Dopo l’ottenimento del tanto atteso tesserino da giornalista – se non altro perchè ci sono voluti 9 mesi per riceverlo – l’altro passo fondamentale per chi ancora aspira a fare questo mestiere è l’iscrizione all’Inpgi, ossia il fondo pensionistico complementare della categoria. Si tratta di un’iscrizione obbligatoria per quasi tutte le casistiche di lavoro nel settore, ma sia ben chiaro: il primo passo dovete farlo voi.
Questo vuol dire, per intenderci, che non c’è alcun automatismo. Non è che risultate nell’albo nazionale ed, in automatico, vi ritrovate iscritti all’Inpgi. Al contrario, siete tenuti – almeno in teoria – ad iscrivervi una volta ottenuto il tesserino. Perchè in pratica se non vi ci iscrivete non succede nulla.
Da qui rimarco, per l’ultima volta, il concetto di scelta. Chi punta ad una carriera di lungo periodo può pensare di fare questo passo, che prevede notevoli sacrifici economici pur garantendo un fondo pensionistico complementare a tutti gli effetti (con tutti i pregi ed i difetti del caso). Se non siete convinti, e non sapete se e quanto lavorerete… temporeggiate.
Questa mia considerazione è puramente di natura economica, sapendo quanto si guadagna a lavorare nei quotidiani oggigiorno. Sappiate infatti che iscriversi all’Inpgi prevede sostanzialmente due versamenti obbligatori all’anno: uno a titolo di acconto ed uno a titolo di saldo. Il primo è una quota fissa da versare entro fine luglio, il secondo è una percentuale sul reddito percepito da versare entro fine ottobre.
L’acconto è definito dall’ente stesso (quest’anno circa 217€ per i neoiscritti, che diventano oltre 400 per chi è iscritto da più di 5 anni), mentre la percentuale dipenderà dal vostro reddito da lavoro nel settore.
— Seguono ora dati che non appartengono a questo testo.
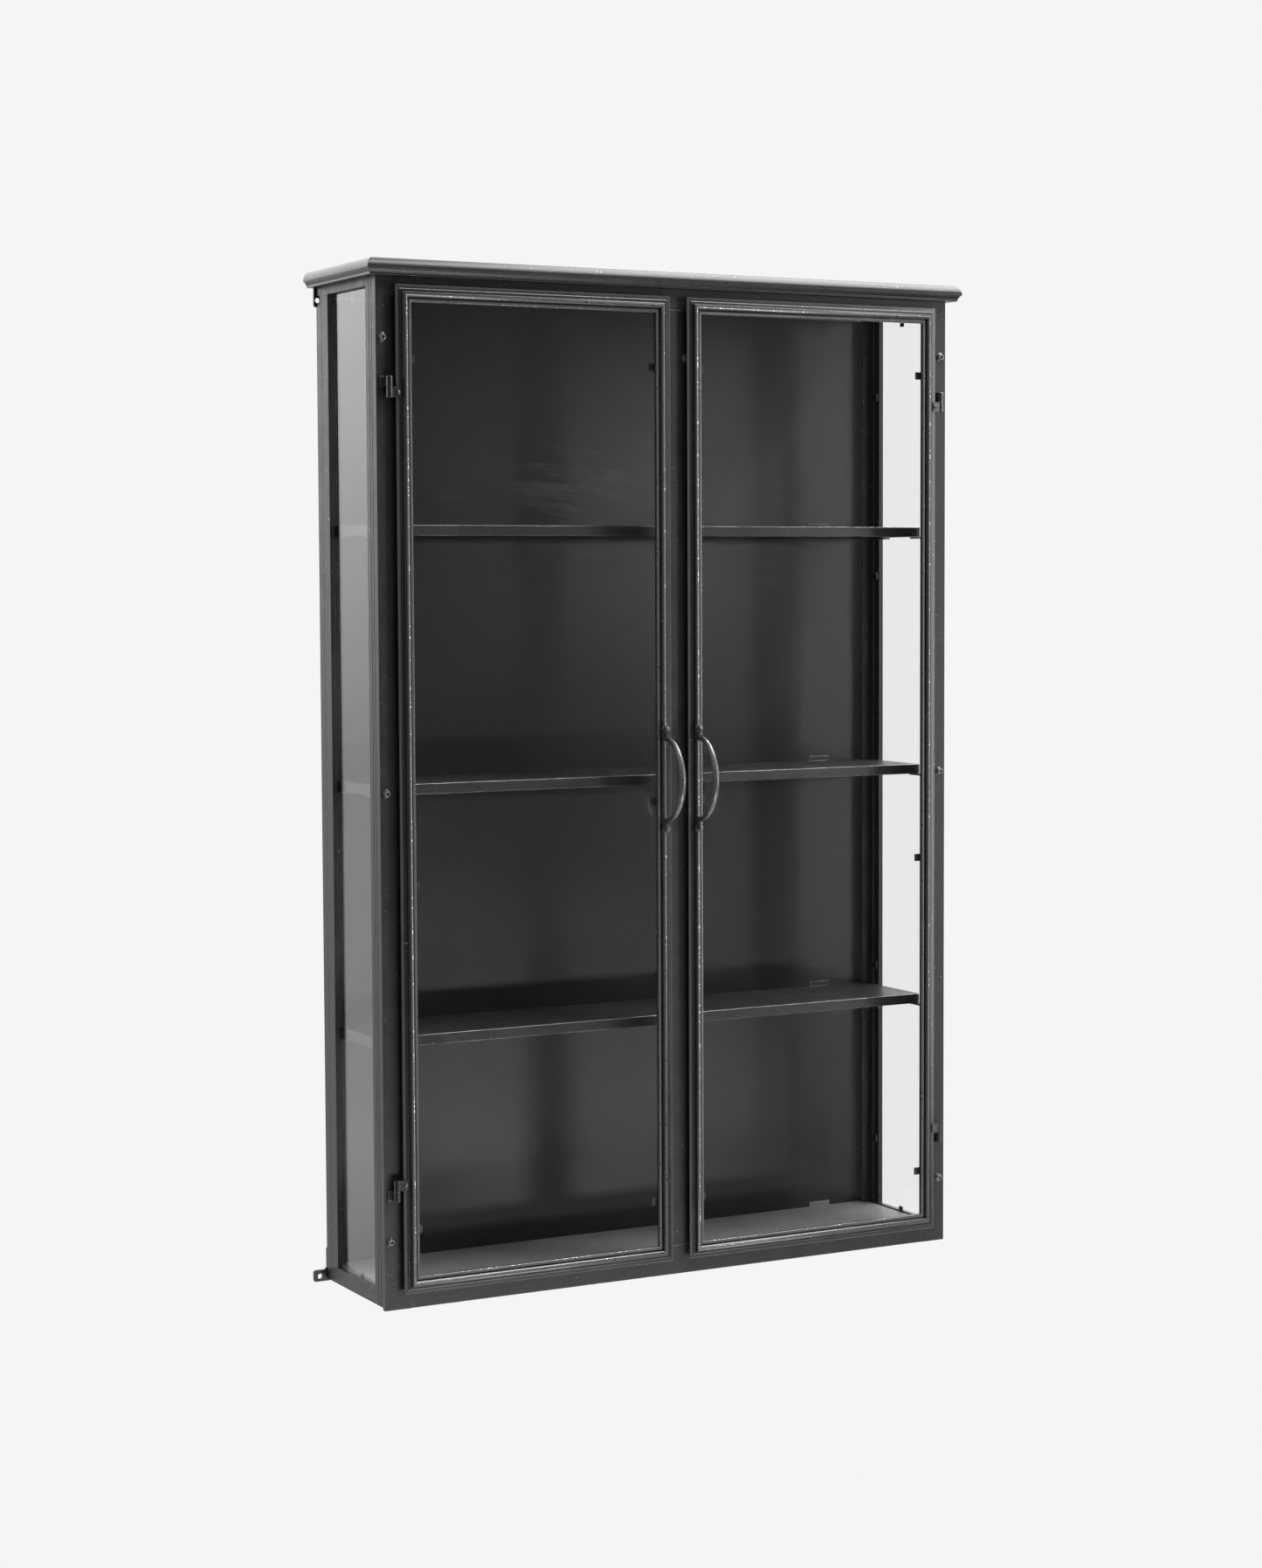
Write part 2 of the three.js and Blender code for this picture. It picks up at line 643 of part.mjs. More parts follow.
// A folded sheet: a flat top notched around the rear posts, lips along its front and ends, and two tabs
// that stand against the back panel.
function foldedSheet(level, lip, frontEdge, frontHalf) {
  const backEdge = backPanelFront - sheetClearance;
  const stileBack = sideFront + sideLegDepth + sheetClearance;
  const notchFront = sideBack - sheetClearance;
  const besideStiles = [[frontHalf, frontEdge], [frontHalf, stileBack], [shelfHalf, stileBack]];
  const rightSide = [
    ...(frontHalf < shelfHalf ? besideStiles : [[shelfHalf, frontEdge]]),
    [shelfHalf, notchFront],
    [rearRailHalf, notchFront],
    [rearRailHalf, backEdge],
  ];
  const leftSide = rightSide.map(([x, y]) => [-x, y]).reverse();
  const flat = (along, x, y) => new THREE.Vector3(x, y, along);
  const top = bar([...rightSide, ...leftSide], [level - panelSheet, 0], [level, 0], flat);
  const sideLipFront = frontHalf < shelfHalf ? stileBack : frontEdge + panelSheet;
  const lipSpan = [level - lip, level - panelSheet / 2];
  const folds = [block([-frontHalf, frontHalf], [frontEdge, frontEdge + panelSheet], lipSpan)];
  for (const side of Object.values(SIDES)) {
    const sideLip = across(side, shelfHalf - panelSheet, shelfHalf);
    folds.push(block(sideLip, [sideLipFront, notchFront - sheetClearance], lipSpan));
    folds.push(block(
      across(side, backTabMiddle - backTabWidth / 2, backTabMiddle + backTabWidth / 2),
      [backEdge - panelSheet, backEdge],
      [level - panelSheet / 2, level + backTabHeight],
    ));
  }
  return join(top, ...folds);
}

function shelvesAndFloor() {
  const shelfFront = front + shelfSetback;
  const pieces = Object.entries(shelfLevels).map(([row, level]) => (
    piece(`shelf_${row}`, foldedSheet(level, shelfLip, shelfFront, shelfHalf), 'sheet')
  ));
  const betweenStiles = halfBody - sideFrontLegThickness - sheetClearance;
  const floor = foldedSheet(bottomPanelLevel, bottomPanelLip, sideFront + sheetClearance, betweenStiles);
  pieces.push(piece('bottom_panel', floor, 'sheet'));
  return pieces;
}

// ---------------------------------------------------------------- doors

// The door moulding as [from the outer edge, in front of the face frame].
function mouldOutline() {
  const bead = [];
  const steps = 8;
  for (let i = 0; i <= steps; i += 1) {
    const angle = Math.PI * (1 - i / steps);
    bead.push([beadCentre + beadRadius * Math.cos(angle), beadRise + beadRadius * Math.sin(angle)]);
  }
  const glassFace = glassBack + glassThickness + doorGlassClearance;
  return [
    [mouldFlange, doorStandoff],
    [mouldFlange, flangeTop - flangeSheet],
    [0.3, flangeTop - flangeSheet],
    [0, flangeTop - flangeSheet + 0.3],
    [0, flangeTop - 0.5],
    [0.5, flangeTop],
    [4.6, flangeTop],
    [5.3, lipTop],
    [beadCentre - beadRadius - 0.4, lipTop],
    ...bead,
    [beadCentre + beadRadius, lipTop - 1.3],
    [mouldWidth - lipWidth, lipTop - 1.3],
    [mouldWidth - lipWidth, lipTop],
    [mouldWidth - 0.7, lipTop],
    [mouldWidth, lipTop - 0.7],
    [mouldWidth, glassFace],
    [mouldWidth - rebateWidth, glassFace],
    [mouldWidth - rebateWidth, doorStandoff],
  ];
}

function door(label, side) {
  const outerX = halfBody - doorSideMargin;
  const middleX = outerX - doorWidth / 2;
  const middleZ = (doorBottom + doorTop) / 2;
  const halfWidth = doorWidth / 2;
  const halfHeight = (doorTop - doorBottom) / 2;
  const outline = mouldOutline();
  const clip = ([a0, a1], [b0, b1], frame) => {
    const outlineOfClip = [[a0, b0], [a1, b0], [a1, b1], [a0, b1]];
    const depth = [clipBack, clipBack + clipSheet];
    return bar(outlineOfClip, [depth[0], 0], [depth[1], 0], (out, a, b) => frame(a, b, out));
  };

  // Each bar is drawn along its own length; in and out are measured from the door's edge and face frame.
  const edges = {
    hinge_side: { half: halfHeight, at: (s, u, h) => [outerX - u, s + middleZ, h] },
    pull_side: { half: halfHeight, at: (s, u, h) => [outerX - doorWidth + u, s + middleZ, h] },
    top: { half: halfWidth, at: (s, u, h) => [middleX + s, doorTop - u, h] },
    bottom: { half: halfWidth, at: (s, u, h) => [middleX + s, doorBottom + u, h] },
  };
  const clipPlaces = {
    hinge_side: doorClips.hingeSide.map((level) => level - middleZ),
    pull_side: doorClips.pullSide.map((level) => level - middleZ),
    top: [],
    bottom: [],
  };
  const pieces = Object.entries(edges).map(([edge, { half, at }]) => {
    const place = (s, u, h) => {
      const [x, z, out] = at(s, u, h);
      return new THREE.Vector3(side * x, front - out, z);
    };
    const rail = bar(outline, [-half, 1], [half, -1], place);
    const clips = clipPlaces[edge].map((s) => clip(
      [s - clipHeight / 2, s + clipHeight / 2],
      [mouldFlange + 1, mouldWidth + clipReach],
      place,
    ));
    return piece(`door_${label}_${edge}`, join(rail, ...clips), 'paint');
  });

  const paneInset = mouldWidth - rebateWidth + doorGlassClearance;
  const pane = block(
    across(side, outerX - doorWidth + paneInset, outerX - paneInset),
    [front - glassBack - glassThickness, front - glassBack],
    [doorBottom + paneInset, doorTop - paneInset],
  );
  pieces.push(piece(`door_${label}_glass`, pane, 'glass'));
  pieces.push(piece(`door_${label}_handle`, handle(side * (outerX - doorWidth + beadCentre)), 'iron'));
  return pieces;
}

// A cast bow handle: an elliptical arch between two screw eyes that sit on the bead.
function handle(x) {
  const rootY = front - beadTop - eyeThickness / 2;
  const reach = handleReach - eyeThickness / 2 - handleHalfDepth;
  const steps = 16;
  const sides = 10;
  const rings = [];
  for (let i = 0; i <= steps; i += 1) {
    const turn = Math.PI * i / steps;
    const centre = new THREE.Vector3(
      x,
      rootY - reach * Math.sin(turn),
      handleMiddle + (handleArchSpan / 2) * Math.cos(turn),
    );
    const outwards = new THREE.Vector3(
      0,
      -(handleArchSpan / 2) * Math.sin(turn),
      reach * Math.cos(turn),
    ).normalize();
    const size = handleTaper + (1 - handleTaper) * Math.sin(turn);
    rings.push(Array.from({ length: sides }, (_, k) => {
      const angle = 2 * Math.PI * k / sides;
      const sideways = new THREE.Vector3(handleHalfWidth * size * Math.cos(angle), 0, 0);
      return centre.clone().add(sideways).addScaledVector(outwards, handleHalfDepth * size * Math.sin(angle));
    }));
  }
  const circle = Array.from({ length: sides }, (_, k) => {
    const angle = 2 * Math.PI * k / sides;
    return [Math.cos(angle), Math.sin(angle)];
  });
  const arch = loft(rings, circle);
  const eyeDepth = [front - beadTop - eyeThickness, front - beadTop];
  const feet = [-1, 1].flatMap((end) => {
    const eye = rodAlongY(eyeRadius, eyeDepth, x, handleMiddle + end * handleSpan / 2, 16);
    const neckSpan = [handleArchSpan / 2 - handleHalfDepth, handleSpan / 2];
    const neckEnds = neckSpan.map((z) => handleMiddle + end * z);
    const neck = block(
      [x - handleTaper * handleHalfWidth, x + handleTaper * handleHalfWidth],
      eyeDepth,
      neckEnds.sort((p, q) => p - q),
    );
    return [eye, neck];
  });
  return join(arch, ...feet);
}

// ---------------------------------------------------------------- hinges

// Each hinge is a fixed half welded to the face frame, carrying the pin, and a door half with an ear.
// The upper pair hangs its pins down and the lower pair stands them up, so the door is held between them.
function hinges(side, label) {
  const axisX = side * (halfBody - hingeInset);
  const axisY = front - hingeRise;
  const fixed = [];
  const moving = [];
  for (const [row, middle] of Object.entries(hingeMiddles)) {
    const up = row === 'upper' ? 1 : -1;
    const span = (from, to) => [middle + up * from, middle + up * to].sort((p, q) => p - q);
    const fixedSpan = span(knuckleGap / 2, knuckleHeight);
    const movingSpan = span(-knuckleGap / 2, -knuckleHeight);

    const knuckle = rodAlongZ(knuckleRadius, fixedSpan, axisX, axisY);
    const web = block([axisX - knuckleRadius, axisX + knuckleRadius], [axisY, front], fixedSpan);
    const footInner = halfBody - hingeInset - knuckleRadius;
    const footSpan = across(side, footInner, footInner + hingeFootWidth);
    const foot = block(footSpan, [front - hingeFootThickness, front], fixedSpan);
    const pin = rodAlongZ(hingePinRadius, span(knuckleHeight / 2, -knuckleHeight + 1), axisX, axisY);
    fixed.push(piece(`hinge_${row}_${label}_fixed`, join(knuckle, web, foot, pin), 'iron'));

    const bore = rodAlongZ(hingePinRadius + hingePinPlay, span(1, -knuckleHeight - 1), axisX, axisY);
    const sleeve = rodAlongZ(knuckleRadius, movingSpan, axisX, axisY);
    const ear = block(
      across(side, halfBody - hingeInset, halfBody - doorSideMargin - hingeEarLap),
      [front - flangeTop - hingeEarThickness, front - flangeTop],
      movingSpan,
    );
    moving.push(piece(`hinge_${row}_${label}_door`, cut(join(sleeve, ear), bore), 'iron'));
  }
  return { fixed, moving };
}

// ---------------------------------------------------------------- assembly

const showcase = new THREE.Group();
const parts = new THREE.Group();
parts.position.z = -(frameTop - rearTopRailHeight / 2);
parts.add(...faceFrame(), ...frameScrews(), ...sideFrames(), ...rearFrame(), ...wallLugs());
parts.add(...cornice(), ...shelvesAndFloor());
for (const [label, side] of Object.entries(SIDES)) {
  const { fixed, moving } = hinges(side, label);
  parts.add(...fixed);
  parts.add(...door(label, side), ...moving);
}
showcase.add(parts);

export default showcase;
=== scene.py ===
"""Wall showcase: the visual model, built piece by piece around the fixed frame."""
import math

import bmesh
import bpy
from bpy.props import FloatProperty, FloatVectorProperty, IntProperty, PointerProperty
from mathutils import Euler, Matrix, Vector


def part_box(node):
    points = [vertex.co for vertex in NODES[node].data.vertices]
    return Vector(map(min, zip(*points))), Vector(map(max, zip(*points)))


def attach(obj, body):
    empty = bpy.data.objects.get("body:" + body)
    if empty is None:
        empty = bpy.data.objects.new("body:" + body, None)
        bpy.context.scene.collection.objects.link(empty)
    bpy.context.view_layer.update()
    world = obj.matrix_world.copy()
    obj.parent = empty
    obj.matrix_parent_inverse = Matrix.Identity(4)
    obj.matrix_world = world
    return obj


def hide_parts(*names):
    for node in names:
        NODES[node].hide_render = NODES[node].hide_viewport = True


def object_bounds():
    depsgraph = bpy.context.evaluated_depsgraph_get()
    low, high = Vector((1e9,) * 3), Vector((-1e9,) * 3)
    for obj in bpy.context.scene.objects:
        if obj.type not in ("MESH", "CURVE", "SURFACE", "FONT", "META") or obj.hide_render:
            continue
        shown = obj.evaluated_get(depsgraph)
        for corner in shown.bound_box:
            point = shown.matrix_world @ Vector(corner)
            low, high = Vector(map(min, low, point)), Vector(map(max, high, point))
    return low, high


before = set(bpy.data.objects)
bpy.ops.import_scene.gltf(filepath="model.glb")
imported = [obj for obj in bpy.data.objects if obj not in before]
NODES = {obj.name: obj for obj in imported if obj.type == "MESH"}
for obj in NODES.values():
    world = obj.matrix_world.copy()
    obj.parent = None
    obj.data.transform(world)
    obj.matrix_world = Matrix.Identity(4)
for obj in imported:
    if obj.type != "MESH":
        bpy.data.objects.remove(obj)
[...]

Entro fine settembre infatti andrano caricate le certificazioni uniche sul portale, e verrà stimato quanto dovrete andare a versare.
Per capirci, nella gestione separata dell’Inpgi (visibile anche dal sito dell’Inps tramite l’estratto conto integrato) è indicato un “minimo” di versamento per coprire l’anno, che si aggira intorno ai 1.100/1.200 euro. Voi però andrete a versare in base a quanto guadagnato, e quindi potreste versare di più o di meno: nel primo caso coprirete l’intero periodo, negli altri avrete degli ammanchi, che vi permetteranno di coprire solo alcuni mesi dell’anno.
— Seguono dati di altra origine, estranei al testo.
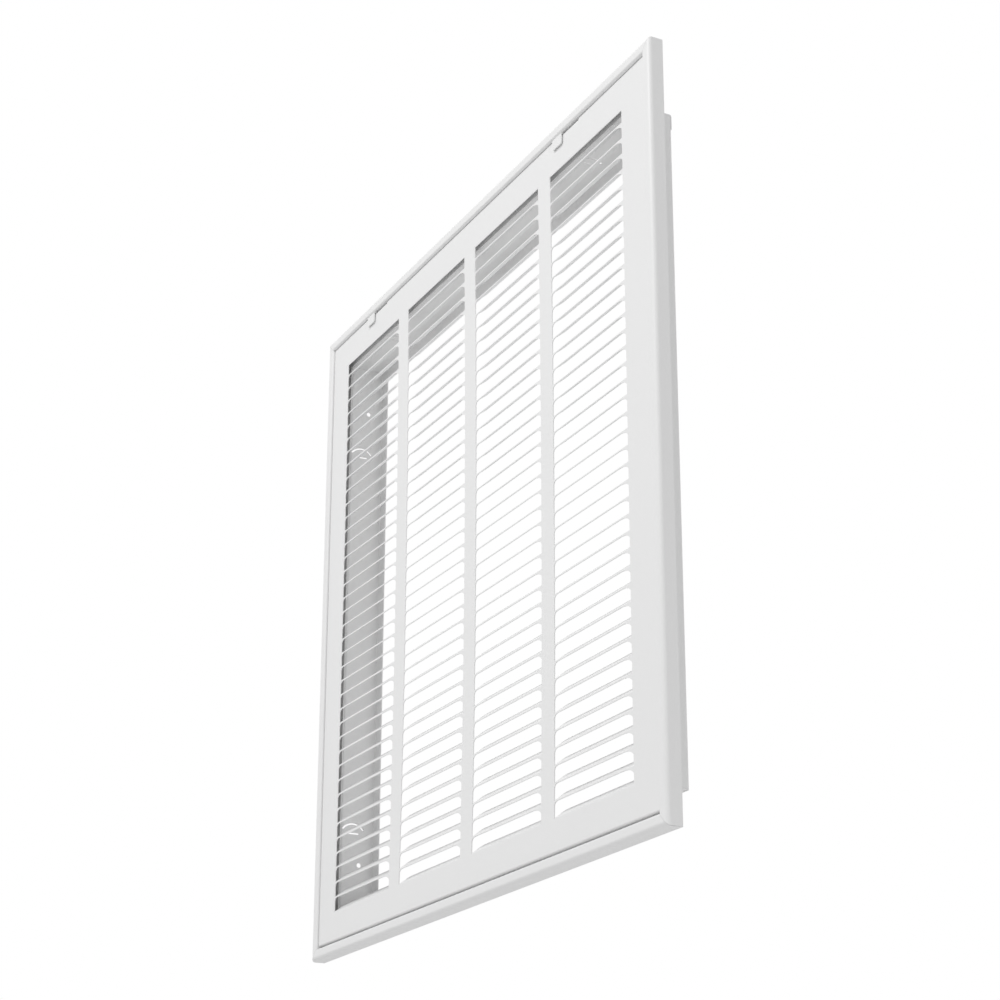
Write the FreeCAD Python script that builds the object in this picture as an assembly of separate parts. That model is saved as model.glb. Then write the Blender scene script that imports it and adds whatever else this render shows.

Eventuali ammanchi possono essere coperti con versamenti volontari, ma ovviamente dovete potervelo permettere. Si tratta di cifre notevoli, sopratutto per chi fa un solo lavoro al giorno d’oggi.
Ma… non è finita qui. Perché quando vi iscrivete, l’iscrizione avrà decorrenza dall’anno di inserimento nell’albo. Quindi, se vi iscrivere nel 2024 (come ho fatto io) dovrete saldare anche il 2023. Ciò vuol dire doppio versamento del contributo di acconto, ed ento la fine di ottobre versamento del saldo dell’anno passato. Il saldo del 2024 invece andrà versato entro ottobre del 2025.
E c’è di più: potete anche regolarizzare gli anni precedenti (quelli in cui avete fatto praticantato per l’iscrizione), indicando le retribuzioni ricevute. In questo caso non verserete la quota di acconto, ma solo un totale a saldo per tutti gli anni indicati, spalmabile in diverse rate da minimo 100€ ciascuna.
Come avrete capito da soli, è un impegno economico non indifferente, che si somma anche alla tassa dell’albo regionale (che si versa a gennaio) ed a quella del sindacato di categoria, se lo avete. Certo, i vantaggi vanno dalla copertura dei periodi di disoccupazione alla maternità, che non sempre sono garantiti dall’Inps visti i contratti “atipici” del settore. Quindi, ripeto, si tratta di una scelta da fare in autonomia.
Il futuro dell’ente è incerto come il destino di ognuno di noi, e se cercate online ne leggerete di ogni. Il mio invito è quello di prendervi il tempo necessario a leggere i vari documenti sul sito dell’ente per capirne appieno il funzionamento, ed anche di chiamare il loro centralino per ogni dubbio. Nessuno vi costringerà a firmare nulla. La scelta sta a voi.